As you know, I live in the Pacific Northwest, the land of evergreen-everything, the place where you learn to smile and fake-laugh when you hear a joke about the constant rainfall for the one billionteenth time. It’s a region populated with sun-starved, but affable mole-like inhabitants that are frankly, unfit for the days where the blazing orb in the sky wants to burn us to a crisp. But every summer, the stalwart Seattleites slather on the SPF 1000+, put on their Big Girl Pants (or shorteralls) and accept the seasonal Devil’s Bargain that for a land bereft of central air conditioning, we will have frolicsome long afternoons in parks or on lakes, and endure at least a couple of weeks out of the year where you literally want to take your skin off, sit in your bones, and eat ice for every meal.

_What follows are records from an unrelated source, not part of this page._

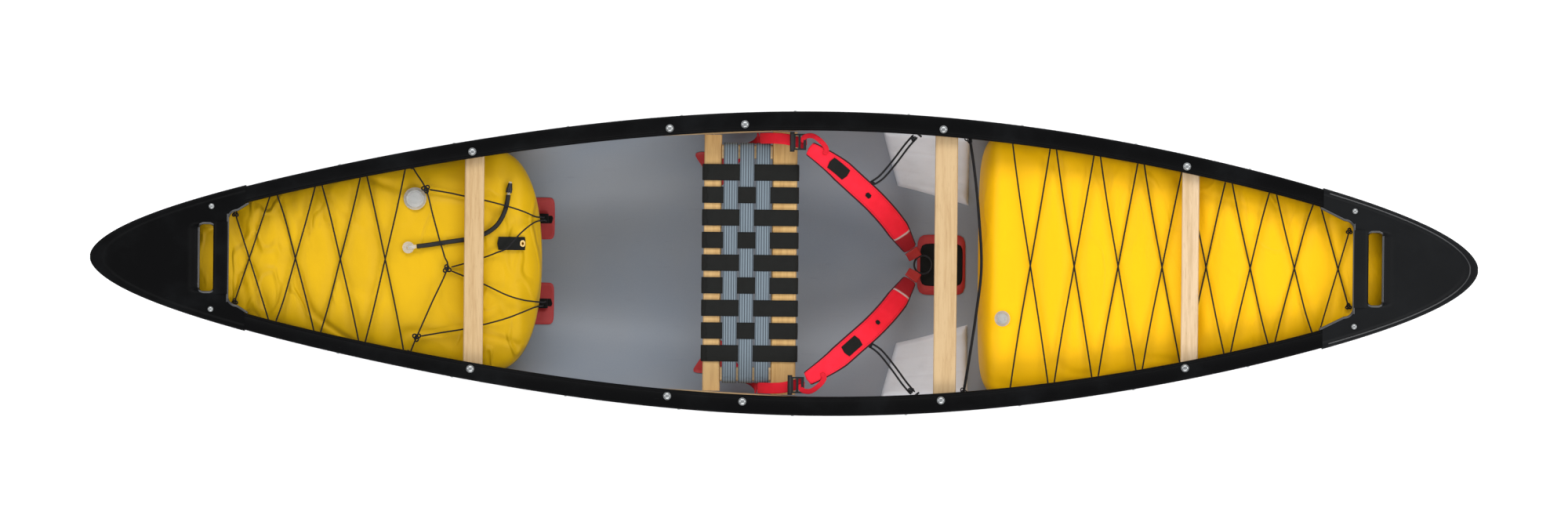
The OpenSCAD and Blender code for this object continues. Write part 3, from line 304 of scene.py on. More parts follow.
class Graph:
    """A new material and the means to add its nodes."""

    def __init__(self, name: str) -> None:
        """Makes an empty material with one Principled shader.

        Args:
            name: name of the material.
        """
        self.material = bpy.data.materials.new(name)
        self.material.use_nodes = True
        self.tree = self.material.node_tree
        self.shader = self.tree.nodes["Principled BSDF"]

    def add(self, kind: str, settings: dict | None = None, sockets: dict | None = None,
            out: int | str = 0) -> Value:
        """Adds any node.

        Args:
            kind: the node's type.
            settings: properties that are set first; "stops" fills a colour ramp.
            sockets: inputs by name or number, each a number, a colour or a Value.
            out: which output to hand back.

        Returns:
            The chosen output.
        """
        node = self.tree.nodes.new(kind)
        for key, setting in (settings or {}).items():
            if key == "stops":
                self._fill_ramp(node.color_ramp, setting)
            else:
                setattr(node, key, setting)
        for key, given in (sockets or {}).items():
            self._feed(node.inputs[key], given)
        return Value(self, node.outputs[out])

    @staticmethod
    def _fill_ramp(ramp: bpy.types.ColorRamp, stops: Sequence[tuple[float, Colour]]) -> None:
        """Sets a colour ramp's stops.

        Args:
            ramp: the ramp to set.
            stops: place and colour of each stop.
        """
        while len(ramp.elements) < len(stops):
            ramp.elements.new(1.0)
        for element, (place, colour) in zip(ramp.elements, stops):
            element.position = place
            element.color = (*colour, 1)

    def _feed(self, socket: bpy.types.NodeSocket, given: "Value | float | tuple") -> None:
        """Links or sets one input.

        Args:
            socket: the input.
            given: a Value to link, or a number or colour to set.
        """
        if isinstance(given, Value):
            self.tree.links.new(given.socket, socket)
        elif isinstance(given, tuple) and len(given) == 3 and socket.type == "RGBA":
            socket.default_value = (*given, 1)
        else:
            socket.default_value = given

    def mix(self, factor: "Value | float", first: "Value | Colour", second: "Value | Colour") -> Value:
        """Blend of two colours."""
        return self.add("ShaderNodeMix", {"data_type": "RGBA"}, {0: factor, 6: first, 7: second}, 2)

    def noise(self, where: Value, scale: float, detail: float = 3.0, rough: float = 0.5) -> Value:
        """Cloudy noise from 0 to 1."""
        return self.add("ShaderNodeTexNoise", {}, {"Vector": where, "Scale": scale, "Detail": detail,
                                                   "Roughness": rough})

    def place(self, scale: tuple[float, float, float] = (1, 1, 1), turn: float = 0.0) -> Value:
        """Object coordinates, scaled and turned about Z.

        Args:
            scale: scale along each axis.
            turn: turn about Z, in radians.

        Returns:
            The coordinates.
        """
        where = self.add("ShaderNodeTexCoord", {}, {}, "Object")
        return self.add("ShaderNodeMapping", {}, {"Vector": where, "Scale": scale,
                                                  "Rotation": (0.0, 0.0, turn)})

    def attribute(self, name: str) -> Value:
        """A number stored on the piece's own points."""
        return self.add("ShaderNodeAttribute", {"attribute_name": name}, {}, "Fac")

    def bump(self, height: Value, distance: float, strength: float = 1.0) -> Value:
        """Normal raised by a height."""
        return self.add("ShaderNodeBump", {}, {"Height": height, "Distance": distance,
                                               "Strength": strength})

    def shade(self, **sockets: "Value | float | tuple") -> Material:
        """Sets the Principled shader's inputs, with _ for a space, and hands back the material.

        Args:
            sockets: what each input gets.

        Returns:
            The finished material.
        """
        for key, given in sockets.items():
            self._feed(self.shader.inputs[key.replace("_", " ")], given)
        return self.material


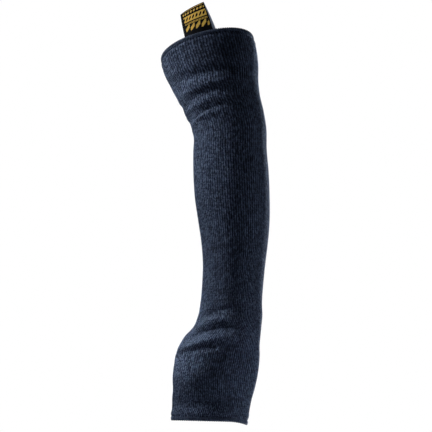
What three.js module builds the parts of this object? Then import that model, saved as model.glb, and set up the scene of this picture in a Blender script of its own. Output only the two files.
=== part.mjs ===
// Cut resistant sleeve: a fine knitted tube that covers the arm from the palm to
// above the elbow, in the bent form that it has on an arm. Both edges are bound
// by overlock stitching, and a folded woven label stands up out of the upper one.
// Millimetres. X is to the right as the sleeve is seen from the front, Y is away
// from the viewer and Z is up. The origin is the middle of the elbow.

import * as THREE from 'three';
import { ParametricGeometry } from 'three/addons/geometries/ParametricGeometry.js';

// Size of the whole sleeve, lower edge to upper edge
const SLEEVE_HEIGHT = 448;
const ELBOW_AT = 0.842;

// Outer width and depth over each part of the arm
const HAND_WIDTH = 101;
const HAND_DEPTH = 52;
const WRIST_WIDTH = 73;
const WRIST_DEPTH = 56;
const FOREARM_WIDTH = 90;
const FOREARM_DEPTH = 86;
const UPPER_ARM_WIDTH = 118;
const UPPER_ARM_DEPTH = 104;
const SQUARENESS = 2.08;

// Cloth and thread
const KNIT_WALL = 2;
const EDGE_WALL = 1.2;
const EDGE_LENGTH = 4.2;
const THREAD = 0.8;
const OVERLOCK_REACH = 3.2;
const CLEARANCE = 0.3;

// How far the deepest crease or ridge of the knit stands from the plain tube, and
// how much lower the right corner of the lower edge hangs
const FOLD_DEPTH = 2.6;
const CORNER_DROP = 3.4;
const CORNER_SPREAD = 62;
const CORNER_REACH = 0.07;

// Woven label, folded over its top and sewn inside the front of the upper edge
const LABEL_WIDTH = 35;
const LABEL_STAND = 36;
const LABEL_TUCK = 12;
const LABEL_LEAF = 1;
const LABEL_GAP = 0.3;
const LABEL_SEAT = 0.6;
const LABEL_SIDE = 263;
const LABEL_LEAN = 3;
const LABEL_TWIST = -27;

// Fineness of the surfaces
const AROUND = 36;
const LABEL_ACROSS = 6;
const LABEL_UP = 7;
const LABEL_ROUND = 3;

const HAND = { width: HAND_WIDTH, depth: HAND_DEPTH };
const WRIST = { width: WRIST_WIDTH, depth: WRIST_DEPTH };
const FOREARM = { width: FOREARM_WIDTH, depth: FOREARM_DEPTH };
const UPPER_ARM = { width: UPPER_ARM_WIDTH, depth: UPPER_ARM_DEPTH };

// Rows of a table as objects, from the names of its columns and a list for each row
function tableOf(columns, ...rows) {
  return rows.map((row) => Object.fromEntries(columns.map((column, i) => [column, row[i]])));
}

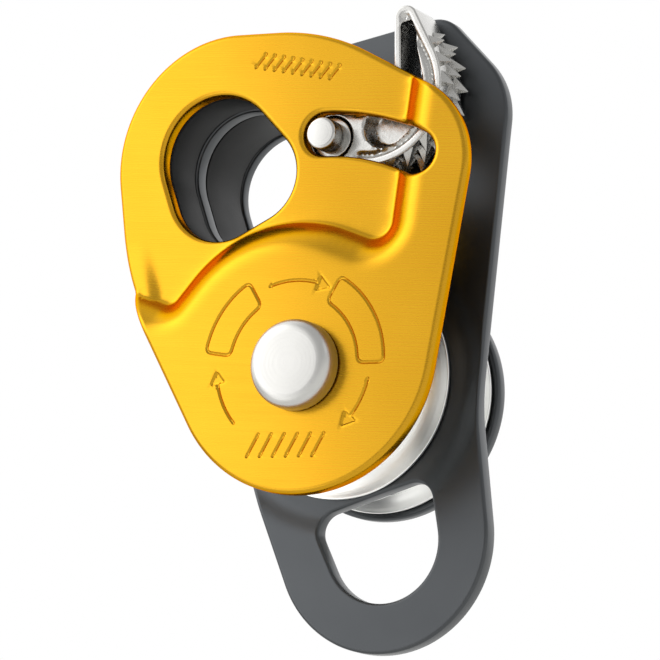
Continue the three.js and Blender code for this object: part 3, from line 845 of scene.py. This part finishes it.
def ball_tree(count, pitch, radius, material):
    """Geometry Nodes: balls evenly round a ring about the axle."""
    tree = bpy.data.node_groups.new("bearing_balls", "GeometryNodeTree")
    sizes = {"Count": ("NodeSocketInt", count), "Pitch Radius": ("NodeSocketFloat", pitch)}
    sizes.update({"Ball Radius": ("NodeSocketFloat", radius), "Centre": ("NodeSocketVector", (0, 0, 0))})
    for name, (kind, value) in sizes.items():
        tree.interface.new_socket(name, in_out="INPUT", socket_type=kind).default_value = value
    tree.interface.new_socket("Geometry", in_out="OUTPUT", socket_type="NodeSocketGeometry")
    given = add_node(tree, "NodeGroupInput").outputs
    ring = add_node(
        tree, "GeometryNodeMeshCircle", {"Vertices": given["Count"], "Radius": given["Pitch Radius"]}
    )
    upright = add_node(
        tree,
        "GeometryNodeTransform",
        {"Geometry": ring.outputs[0], "Rotation": (math.pi / 2, 0, 0), "Translation": given["Centre"]},
    )
    ball = add_node(
        tree, "GeometryNodeMeshUVSphere", {"Segments": 32, "Rings": 16, "Radius": given["Ball Radius"]}
    )
    placed = add_node(
        tree, "GeometryNodeInstanceOnPoints", {"Points": upright.outputs[0], "Instance": ball.outputs[0]}
    )
    real = add_node(tree, "GeometryNodeRealizeInstances", {0: placed.outputs[0]})
    smooth = add_node(tree, "GeometryNodeSetShadeSmooth", {0: real.outputs[0]})
    coated = add_node(tree, "GeometryNodeSetMaterial", {"Geometry": smooth.outputs[0], "Material": material})
    add_node(tree, "NodeGroupOutput", {0: coated.outputs[0]})
    return tree


def grown(name, tree, values):
    """The plain mesh that a Geometry Nodes tree makes with these values."""
    seed = bpy.data.objects.new(name, bpy.data.meshes.new(name))
    bpy.context.scene.collection.objects.link(seed)
    modifier = seed.modifiers.new("build", "NODES")
    modifier.node_group = tree
    for item in tree.interface.items_tree:
        if item.in_out == "INPUT" and item.name in values:
            modifier[item.identifier] = values[item.name]
    evaluated = seed.evaluated_get(bpy.context.evaluated_depsgraph_get())
    mesh = bpy.data.meshes.new_from_object(evaluated)
    seed.modifiers.clear()
    seed.data = mesh
    mesh.name = name
    return seed


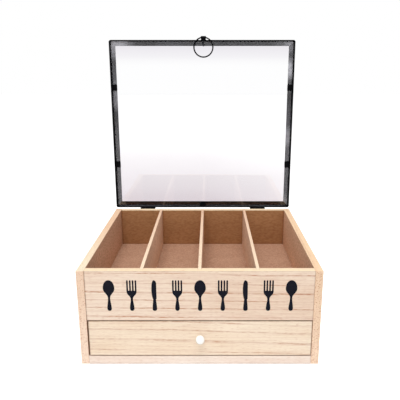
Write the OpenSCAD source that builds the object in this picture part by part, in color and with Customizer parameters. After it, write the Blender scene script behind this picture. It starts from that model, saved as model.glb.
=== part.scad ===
// Cutlery caddy: a wooden case with four open compartments over a drawer,
// and a hinged glass lid in a black metal frame that stands open behind it.
// Millimetres. X runs to the right, Y to the back and Z up. The origin is the
// middle of the case's underside. The lid is drawn open.

/* [Case] */
// Outside width of the case
case_w = 280; // [220:1:340]
// Outside depth of the case
case_d = 260; // [200:1:320]
// Height of the case, from its underside to its rim
case_h = 118; // [106:1:150]
// Thickness of the two side boards
side_t = 9; // [7:0.5:12]
// Thickness of the front fascia
fascia_t = 9.5; // [7:0.5:12]
// Height of the front fascia, from the drawer's opening to the rim
fascia_h = 61; // [50:1:64]
// Thickness of the back panel
back_t = 9.5; // [7:0.5:12]
// Thickness of the base board
base_t = 10.5; // [8:0.5:13]

/* [Compartments] */
// Thickness of the tray floor
floor_t = 4; // [3:0.5:6]
// Thickness of each divider
divider_t = 3.8; // [3:0.2:7]
// Depth of the dadoes that hold the dividers' ends
dado_depth = 4; // [2:0.5:5]
// Play of a divider in its dado, on each face
dado_play = 0.1; // [0:0.05:0.3]

/* [Drawer] */
// Thickness of the drawer front
drawer_front_t = 9; // [7:0.5:12]
// Thickness of the drawer's sides and back
drawer_side_t = 6; // [5:0.5:9]
// How far the drawer's sides stop below the top of its front
drawer_side_drop = 6; // [3:0.5:12]
// Thickness of the drawer's bottom panel
drawer_bottom_t = 3; // [2.5:0.5:4]
// Height of the bottom panel above the lower edges of the sides
bottom_rise = 3; // [2:0.5:6]
// Depth of the groove that holds the bottom panel
groove_depth = 3; // [2:0.5:4]
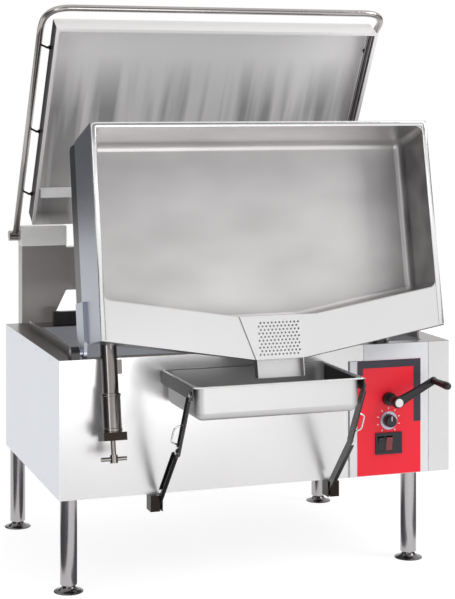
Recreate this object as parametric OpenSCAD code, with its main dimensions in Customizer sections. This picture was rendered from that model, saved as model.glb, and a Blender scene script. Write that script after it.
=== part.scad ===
// Tilting bratt pan on a free-standing cabinet, shown tilted forward with its cover open.
// Origin: on the floor, midway between the four feet. X to the right, Y to the back, Z up.

/* [Legs and feet] */
// Distance between leg centres, side to side
leg_span_x = 1116; // [1000:2:1160]
// Distance between leg centres, front to back
leg_span_y = 770; // [700:2:800]
// Outside diameter of a leg tube
leg_d = 50.8; // [46:0.1:56]
// Wall of a leg tube
leg_wall = 2; // [1.5:0.1:3]
// Diameter of a foot flange
foot_d = 88.9; // [86:0.1:110]
// Thickness of a foot flange
foot_t = 4; // [3:0.5:6]
// Height of the lower end of a leg tube above the floor
foot_h = 22; // [18:1:40]
// Diameter of a foot neck
foot_neck_d = 38; // [30:1:42]
// Side of the square of floor bolts in a foot flange
foot_hole_span = 47; // [44:0.5:49]
// Diameter of a floor bolt hole
foot_hole_d = 9; // [6:0.5:10]

/* [Cabinet] */
// Overhang of the cabinet beyond the left leg centres
cab_left = 36; // [27:1:52]
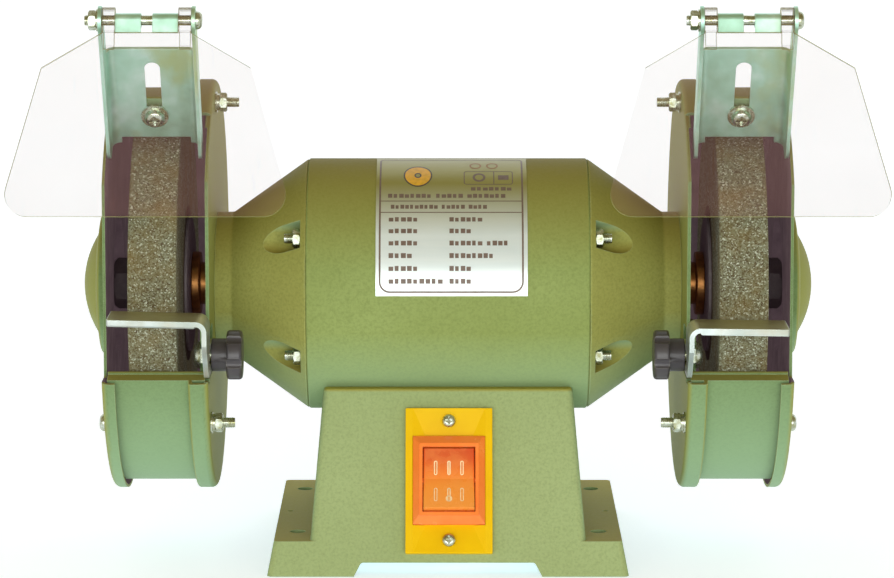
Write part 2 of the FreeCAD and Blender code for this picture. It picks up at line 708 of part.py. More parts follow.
def inner_guard(side):
    lip_x = BELL_END_X + LIP_W
    wall = turned([(BELL_END_X, 12.0), (BELL_END_X, GUARD_R, 2.5), (lip_x, GUARD_R, 1.2), (lip_x, BAND_R, 0.6),
                   (BAND_END_X, BAND_R), (BAND_END_X, BAND_R - SHEET), (lip_x - SHEET, BAND_R - SHEET, 0.6),
                   (lip_x - SHEET, GUARD_R - SHEET, 1.0), (BELL_END_X + SHEET, GUARD_R - SHEET, 1.1),
                   (BELL_END_X + SHEET, 12.0)])
    guard = wall.cut(wedge(OPEN_LOW, OPEN_HIGH, BELL_END_X + SHEET, 150))
    guard = guard.cut(wedge(OPEN_LOW, LIP_HIGH, BELL_END_X - 1, lip_x).cut(rod_x(GUARD_R - SHEET, 90, 150)))
    guard = guard.cut(front_window(BELL_END_X - 1, BELL_END_X + SHEET + 0.01))
    pocket_depth = POCKET_X + SHEET
    shell_room = rod_x(BAND_R - SHEET, 90, 150)
    tray = along_x(pocket_outline(0), BELL_END_X, pocket_depth)
    tray = tray.cut(along_x(pocket_outline(SHEET), BELL_END_X - 1, POCKET_X))
    tray = tray.cut(box(90, 110, -120, -WALL_FRONT, 0, 200)).common(shell_room)
    guard = guard.cut(along_x(pocket_outline(0), BELL_END_X - 1, BELL_END_X + SHEET).common(shell_room))
    guard = guard.fuse(tray)
    lower = box(BELL_END_X + SHEET, 139.4, 77.5, BAND_R, 0, SHEET)
    bead = Part.makeCylinder(1.1, 139.4 - BELL_END_X - SHEET, V(BELL_END_X + SHEET, 77.5, 0.4), X_AXIS)
    guard = guard.fuse(in_radial_frame(lower.fuse(bead), OPEN_LOW))
    tab = box(104.0, 137.0, BAND_R - SHEET, 101.0, -SHEET, 0)
    tab = tab.makeFillet(3.0, edges_where(tab, lambda e: e.BoundBox.ZLength > 1 and e.BoundBox.YMin > 100))
    tab = tab.cut(rod_z(2.6, -5, 5, BRACKET_X, BRACKET_SCREW_R))
    guard = guard.fuse(in_radial_frame(tab, OPEN_HIGH))
    for angle in GUARD_BOLT_ANGLES:
        y, z = polar(GUARD_BOLT_R, angle)
        guard = guard.cut(rod_x(2.15, 90, 150, y, z))
    for i in range(3):
        y, z = polar(24.0, 30 + 120 * i)
        guard = guard.cut(rod_x(2.6, 90, 110, y, z))
    bolt_y, bolt_z = REST_BOLT
    guard = guard.cut(box(90, 110, bolt_y - 3.1, bolt_y + 3.1, bolt_z - 3.1, bolt_z + 3.1))
    return mirrored(guard.removeSplitter(), side)


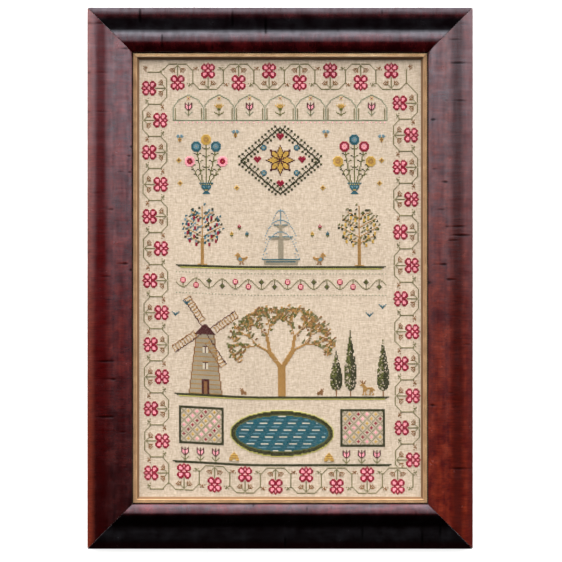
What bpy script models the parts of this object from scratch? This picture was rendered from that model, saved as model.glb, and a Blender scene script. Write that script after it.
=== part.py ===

But hey, it’s summer! And we love it anyways, like a bad boyfriend.

Not that summertime eating isn’t glorious – we’ve been enjoying outdoor grilling, hanging out on our patio, friends’ patios and total strangers’ patios because the summer season is conducive to communal dining the way no other season can manage. The sun makes people happy. We get invited to backyard barbecues to share food with people we barely know. You don’t invite random crowds over for a crown roast of lamb. Well, some people might, but I’m keeping them lamb chops all to myself. It’s effortless to just throw out a casual invitation to a group of friends and acquaintances that you’re firing up the grill Sunday afternoon with brewskis and bratwurst, and suddenly a party unfolds like some epicurean flower, watered with session beer. That’s the best part of summer dining, one that nourishes the communal spirit as well as the hungry belly in desperate need of a food baby.

But not right now. Not today. I am in full breakup mode with food, as I write this piece sitting outside, with an extension-corded fan blowing air so that the laptop won’t overheat and die. My appetite, even the mere thought of eating, has shriveled up like some mournful, dusty raisin that fell into the back corner of your kitchen pantry two years ago. Even the most tantalizing of crosshatch-seared, juicy burgers can’t convince me to nosh happily, much less stand over a hot grill, sweating like participants in a butter eating contest. At least, that’s how I felt when I was standing over a grill the day before on this multi-day heatwave. I stupidly volunteered to be on grill duty, cooking up some hotdogs. My face and entire frontal half bathed in sweat, my only wish was that when I passed out from the grill’s heat, I would fall backwards instead of forwards, so as to avoid searing my face and disturbing the toasty wieners. The resulting hot dogs were lovely, but grill-induced heat exhaustion pretty much sapped any desire to feast heartily, instead leaving me a tragic heap of a wilted belle-a la-Southernesse, knocking back way too many juleps on an empty stomach.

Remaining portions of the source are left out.